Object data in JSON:
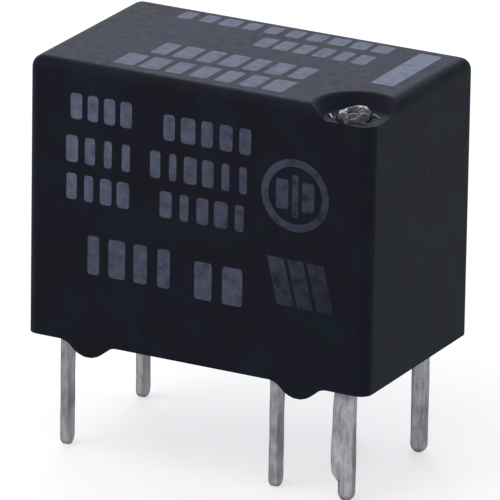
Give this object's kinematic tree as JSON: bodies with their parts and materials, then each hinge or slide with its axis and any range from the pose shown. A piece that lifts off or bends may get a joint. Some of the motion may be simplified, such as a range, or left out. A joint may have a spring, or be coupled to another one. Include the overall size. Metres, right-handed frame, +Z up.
{
  "type": "sealed micro relay",
  "caption": "Small sealed printed-board relay in a black moulded case on flat tinned pins, with its coil, hinged armature and changeover contact inside.",
  "frame": {"origin": "centre of the case's plan, at the level of the pin tips", "axes": "+Z up, +X along the case towards the contact end, the printed front faces -Y"},
  "size_m": [0.0122, 0.0072, 0.0133],
  "materials": {
    "black_plastic": "moulded bluish black plastic, satin",
    "base_plastic": "moulded dark plastic",
    "bobbin_plastic": "moulded natural plastic",
    "resin": "cast dark resin",
    "soft_iron": "plated soft iron",
    "tinned": "dull solder-tinned strip",
    "copper_wire": "enamelled copper wire",
    "spring_bronze": "rolled spring bronze",
    "silver": "silver alloy contact"
  },
  "bodies": {
    "relay": {"case": "black_plastic", "base": "base_plastic", "sealing_resin": "resin", "bobbin": "bobbin_plastic", "winding": "copper_wire", "coil_lead_front": "copper_wire", "coil_lead_back": "copper_wire", "core": "soft_iron", "yoke": "soft_iron", "no_contact": "silver", "nc_contact": "silver", "nc_terminal": "tinned", "no_terminal": "tinned", "common_terminal_front": "tinned", "common_terminal_back": "tinned", "coil_terminal_front": "tinned", "coil_terminal_back": "tinned"},
    "armature": {"armature": "soft_iron", "moving_spring": "spring_bronze", "moving_contact_upper": "silver", "moving_contact_lower": "silver"}
  },
  "joints": [
    {"name": "armature_hinge", "type": "hinge", "parent": "relay", "child": "armature", "pos_m": [-0.0042, 0, 0.01127], "axis": [0, -1, 0], "range_deg": [0, 2.2], "stiffness_Nm_per_rad": 0.004, "springref_deg": -2.86}
  ]
}
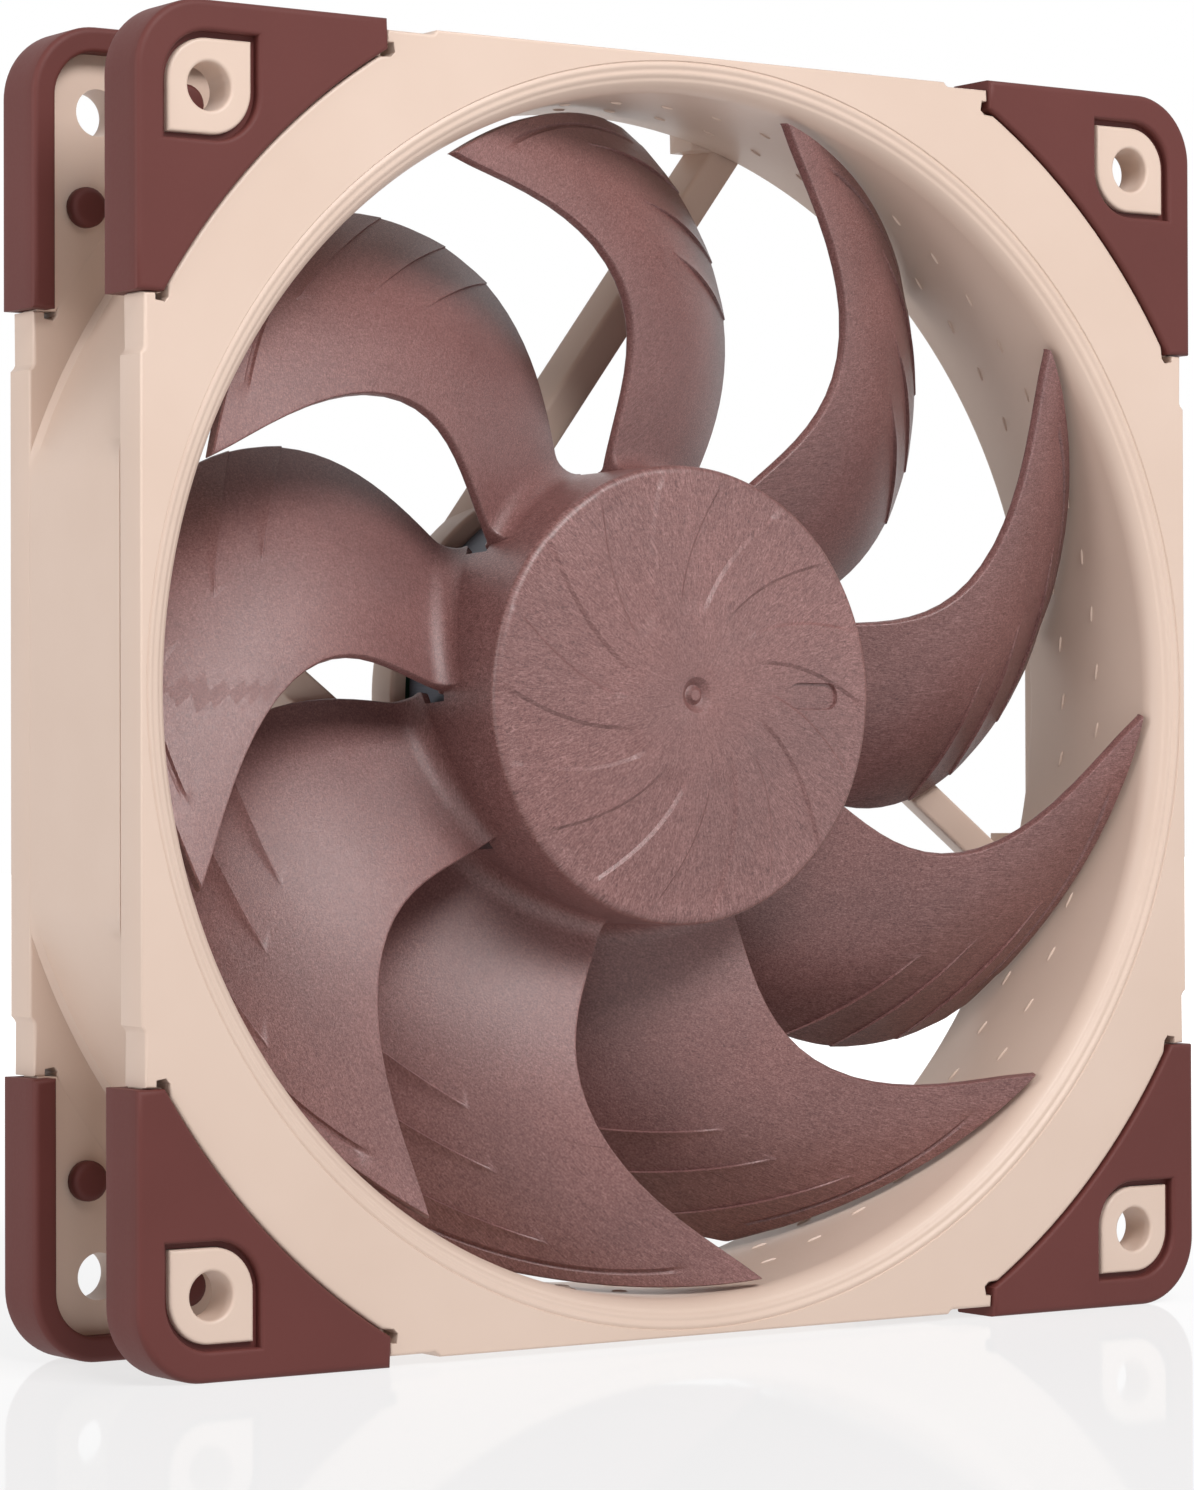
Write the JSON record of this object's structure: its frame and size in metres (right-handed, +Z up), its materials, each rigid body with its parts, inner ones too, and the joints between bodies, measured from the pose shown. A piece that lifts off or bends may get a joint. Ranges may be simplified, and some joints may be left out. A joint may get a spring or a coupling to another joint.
{
  "type": "case fan",
  "caption": "Square axial case fan: ducted swept-blade impeller on a hub motor, curved-cut struts at the outlet and soft corner pads over the screw holes.",
  "frame": {"origin": "centre of the fan's body, on the turning axis and half way between its two faces", "axes": "+Y along the turning axis towards the outlet face, +Z up to the top edge, +X to the right seen from the intake"},
  "size_m": [0.12, 0.025, 0.12],
  "materials": {
    "frame_plastic": "satin beige moulded plastic",
    "pad_rubber": "matte dark brown silicone",
    "blade_plastic": "brown fibre-filled plastic, finely mottled",
    "yoke_steel": "dark blackened steel",
    "bright_steel": "ground steel",
    "brass_parts": "turned brass",
    "sleeve_bronze": "sintered bronze",
    "magnet_compound": "dark bonded ferrite",
    "black_plastic": "black moulded plastic",
    "nylon_parts": "natural nylon",
    "core_steel": "stacked electrical steel",
    "copper_wire": "enamelled copper wire",
    "board_green": "dark green board",
    "ceramic_parts": "tan ceramic",
    "label_film": "plain satin film"
  },
  "bodies": {
    "housing": {"frame": "frame_plastic", "front_pad_top_left": "pad_rubber", "front_pad_top_right": "pad_rubber", "front_pad_bottom_left": "pad_rubber", "front_pad_bottom_right": "pad_rubber", "rear_pad_top_left": "pad_rubber", "rear_pad_top_right": "pad_rubber", "rear_pad_bottom_left": "pad_rubber", "rear_pad_bottom_right": "pad_rubber", "bearing_shell": "brass_parts", "bearing_sleeve": "sleeve_bronze", "oil_seal": "black_plastic", "axial_magnet": "magnet_compound", "thrust_pad": "nylon_parts", "bearing_cap": "brass_parts", "stator_core": "core_steel", "upper_insulator": "nylon_parts", "lower_insulator": "nylon_parts", "coil_1": "copper_wire", "coil_2": "copper_wire", "coil_3": "copper_wire", "coil_4": "copper_wire", "circuit_board": "board_green", "driver_chip": "black_plastic", "hall_sensor": "black_plastic", "capacitors": "ceramic_parts", "terminal_pins": "bright_steel", "rear_label": "label_film"},
    "rotor": {"impeller": "blade_plastic", "shaft_bush": "brass_parts", "shaft": "bright_steel", "retaining_ring": "bright_steel", "rotor_yoke": "yoke_steel", "rotor_magnet": "magnet_compound"}
  },
  "joints": [
    {"name": "rotor_spin", "type": "hinge", "parent": "housing", "child": "rotor", "pos_m": [0, 0, 0], "axis": [0, -1, 0], "continuous": true}
  ]
}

Written request:
All of the entries must be quoted exactly; please include each one.

Task result:
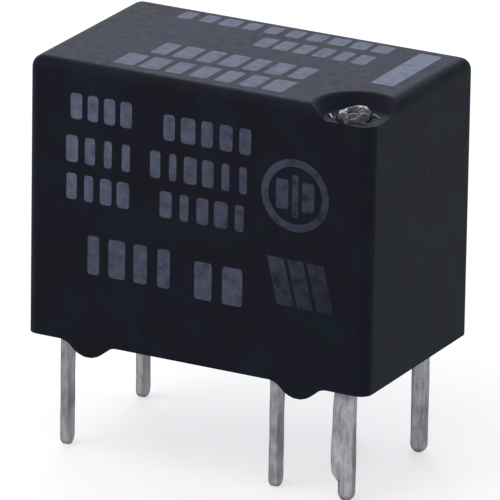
Give this object's kinematic tree as JSON: bodies with their parts and materials, then each hinge or slide with its axis and any range from the pose shown. A piece that lifts off or bends may get a joint. Some of the motion may be simplified, such as a range, or left out. A joint may have a spring, or be coupled to another one. Include the overall size. Metres, right-handed frame, +Z up.
{
  "type": "sealed micro relay",
  "caption": "Small sealed printed-board relay in a black moulded case on flat tinned pins, with its coil, hinged armature and changeover contact inside.",
  "frame": {"origin": "centre of the case's plan, at the level of the pin tips", "axes": "+Z up, +X along the case towards the contact end, the printed front faces -Y"},
  "size_m": [0.0122, 0.0072, 0.0133],
  "materials": {
    "black_plastic": "moulded bluish black plastic, satin",
    "base_plastic": "moulded dark plastic",
    "bobbin_plastic": "moulded natural plastic",
    "resin": "cast dark resin",
    "soft_iron": "plated soft iron",
    "tinned": "dull solder-tinned strip",
    "copper_wire": "enamelled copper wire",
    "spring_bronze": "rolled spring bronze",
    "silver": "silver alloy contact"
  },
  "bodies": {
    "relay": {"case": "black_plastic", "base": "base_plastic", "sealing_resin": "resin", "bobbin": "bobbin_plastic", "winding": "copper_wire", "coil_lead_front": "copper_wire", "coil_lead_back": "copper_wire", "core": "soft_iron", "yoke": "soft_iron", "no_contact": "silver", "nc_contact": "silver", "nc_terminal": "tinned", "no_terminal": "tinned", "common_terminal_front": "tinned", "common_terminal_back": "tinned", "coil_terminal_front": "tinned", "coil_terminal_back": "tinned"},
    "armature": {"armature": "soft_iron", "moving_spring": "spring_bronze", "moving_contact_upper": "silver", "moving_contact_lower": "silver"}
  },
  "joints": [
    {"name": "armature_hinge", "type": "hinge", "parent": "relay", "child": "armature", "pos_m": [-0.0042, 0, 0.01127], "axis": [0, -1, 0], "range_deg": [0, 2.2], "stiffness_Nm_per_rad": 0.004, "springref_deg": -2.86}
  ]
}
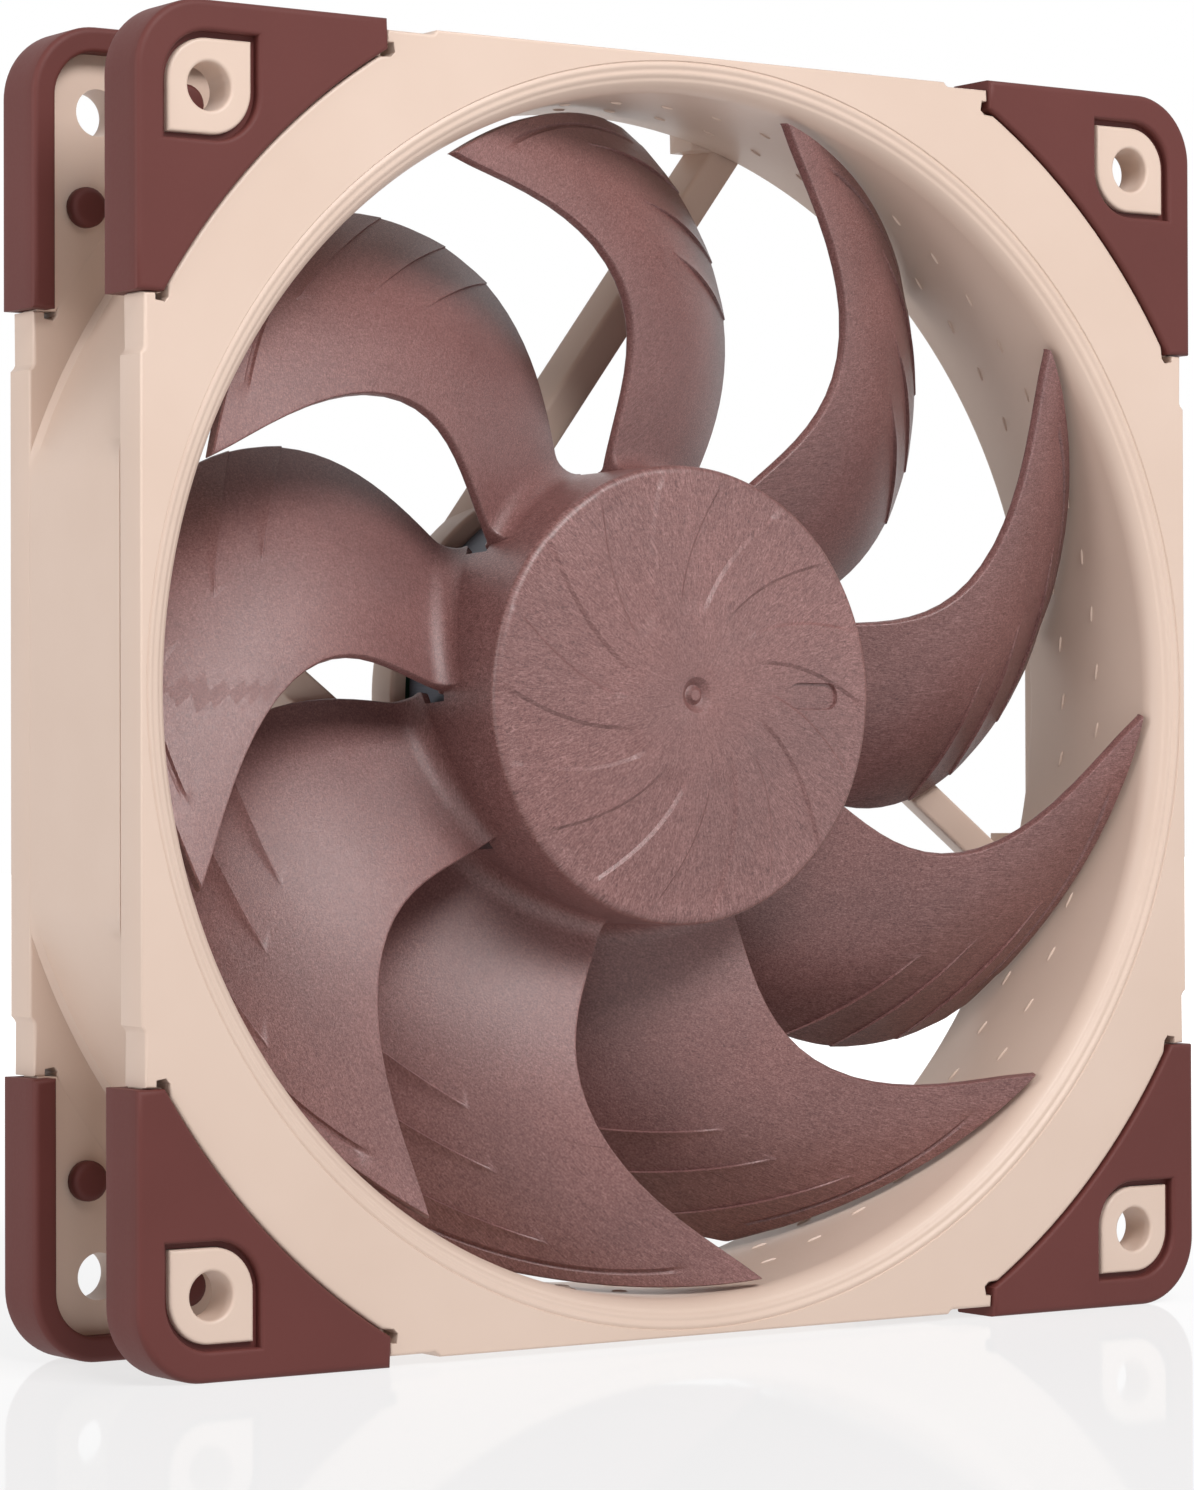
Write the JSON record of this object's structure: its frame and size in metres (right-handed, +Z up), its materials, each rigid body with its parts, inner ones too, and the joints between bodies, measured from the pose shown. A piece that lifts off or bends may get a joint. Ranges may be simplified, and some joints may be left out. A joint may get a spring or a coupling to another joint.
{
  "type": "case fan",
  "caption": "Square axial case fan: ducted swept-blade impeller on a hub motor, curved-cut struts at the outlet and soft corner pads over the screw holes.",
  "frame": {"origin": "centre of the fan's body, on the turning axis and half way between its two faces", "axes": "+Y along the turning axis towards the outlet face, +Z up to the top edge, +X to the right seen from the intake"},
  "size_m": [0.12, 0.025, 0.12],
  "materials": {
    "frame_plastic": "satin beige moulded plastic",
    "pad_rubber": "matte dark brown silicone",
    "blade_plastic": "brown fibre-filled plastic, finely mottled",
    "yoke_steel": "dark blackened steel",
    "bright_steel": "ground steel",
    "brass_parts": "turned brass",
    "sleeve_bronze": "sintered bronze",
    "magnet_compound": "dark bonded ferrite",
    "black_plastic": "black moulded plastic",
    "nylon_parts": "natural nylon",
    "core_steel": "stacked electrical steel",
    "copper_wire": "enamelled copper wire",
    "board_green": "dark green board",
    "ceramic_parts": "tan ceramic",
    "label_film": "plain satin film"
  },
  "bodies": {
    "housing": {"frame": "frame_plastic", "front_pad_top_left": "pad_rubber", "front_pad_top_right": "pad_rubber", "front_pad_bottom_left": "pad_rubber", "front_pad_bottom_right": "pad_rubber", "rear_pad_top_left": "pad_rubber", "rear_pad_top_right": "pad_rubber", "rear_pad_bottom_left": "pad_rubber", "rear_pad_bottom_right": "pad_rubber", "bearing_shell": "brass_parts", "bearing_sleeve": "sleeve_bronze", "oil_seal": "black_plastic", "axial_magnet": "magnet_compound", "thrust_pad": "nylon_parts", "bearing_cap": "brass_parts", "stator_core": "core_steel", "upper_insulator": "nylon_parts", "lower_insulator": "nylon_parts", "coil_1": "copper_wire", "coil_2": "copper_wire", "coil_3": "copper_wire", "coil_4": "copper_wire", "circuit_board": "board_green", "driver_chip": "black_plastic", "hall_sensor": "black_plastic", "capacitors": "ceramic_parts", "terminal_pins": "bright_steel", "rear_label": "label_film"},
    "rotor": {"impeller": "blade_plastic", "shaft_bush": "brass_parts", "shaft": "bright_steel", "retaining_ring": "bright_steel", "rotor_yoke": "yoke_steel", "rotor_magnet": "magnet_compound"}
  },
  "joints": [
    {"name": "rotor_spin", "type": "hinge", "parent": "housing", "child": "rotor", "pos_m": [0, 0, 0], "axis": [0, -1, 0], "continuous": true}
  ]
}